Private Foundation Net Investment Income Tax Left Unchanged

  • The Senate proposal would leave the net investment income tax for private foundations unchanged at 1.39%, diverging from a proposal in the House bill that would have increased the rate of this tax to up to 10%.

“Parking” Tax Not Included

  • The Senate proposal would not reinstate the tax on qualified transportation fringe benefits and parking facilities used in connection with qualified parking, which had resurfaced in the House bill after having been repealed in 2019.

Research Income Exclusion from UBTI Not Modified

  • Unlike the House bill, the Senate proposal would not modify the exclusion from unrelated business taxable income (“UBTI”) for research income of research organizations.

Key Charitable Deduction Provisions

  • Corporations: Like the House bill, the Senate proposal would add a new floor on charitable deductions for corporations. As under the House bill, no deduction would be permitted until contributions exceed 1% of taxable income, and new restrictions would be imposed on the ability of corporations to carry forward disallowed charitable deductions to future years.
  • Individuals:
    • Like the House bill, the Senate proposal would reinstate a charitable deduction for non-itemizers for cash contributions to certain qualifying charities, but would increase the cap on such deductions from $150 ($300 for joint returns) in the House bill to $1,000 ($2,000 for joint returns) and make the deduction permanent.
    • The Senate proposal would introduce a new floor on charitable deductions for individuals who itemize deductions, permitting such deductions only to the extent they exceed 0.5% of the individual’s adjusted gross income for the year. The Senate proposal would also permanently extend the 60% of adjusted gross income contribution limitation for cash gifts made to certain qualifying charities.
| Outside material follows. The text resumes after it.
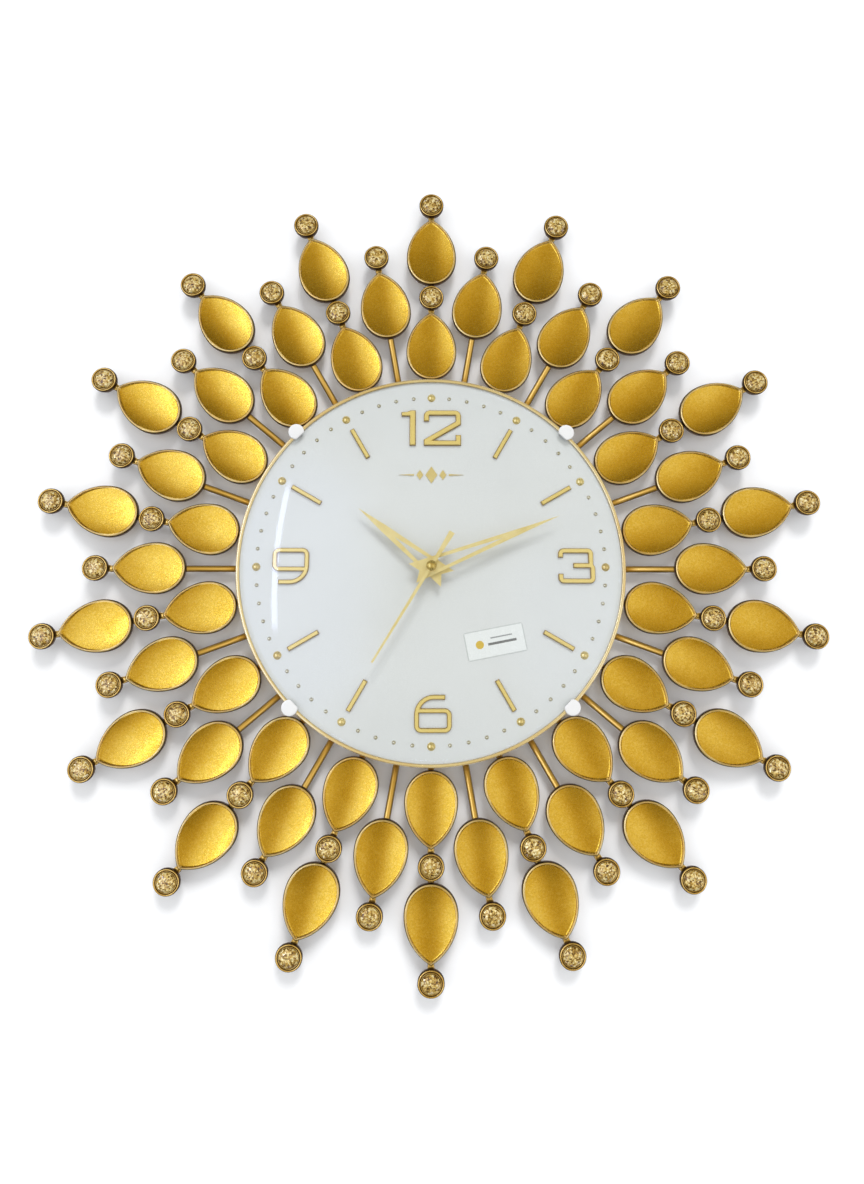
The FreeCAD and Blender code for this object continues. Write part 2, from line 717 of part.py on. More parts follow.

Additional Areas of Interest Not Addressed in Senate Proposal

The Senate proposal does not include any of the following provisions relevant to tax-exempt organizations that had been included in the initial Ways and Means draft of the House bill and subsequently dropped, or other reform proposals that had been rumored for potential inclusion in the legislation:

  • Organizations That Provide Material Support to Terrorist Organizations: The “Nonprofit Killer Bill” that would provide the Treasury Secretary with broad discretion to suspend the tax exemption of organizations the Secretary designates as providing material support or resources to a terrorist organization did not reappear in the Senate proposal.
  • Name and Logo UBTI: The Senate proposal would not subject name and logo royalties to taxation as UBTI.
  • Tax-Exempt Bonds and Tax-Exempt Hospitals: The Senate proposal would not repeal the ability of Section 501(c)(3) organizations to borrow through the use of tax-exempt bonds nor would it modify any tax exemption requirements for nonprofit hospitals.
  • Mandatory Distribution Requirements: The Senate proposal would not impose any mandatory distribution requirements on the endowments of colleges and universities or other charitable organizations.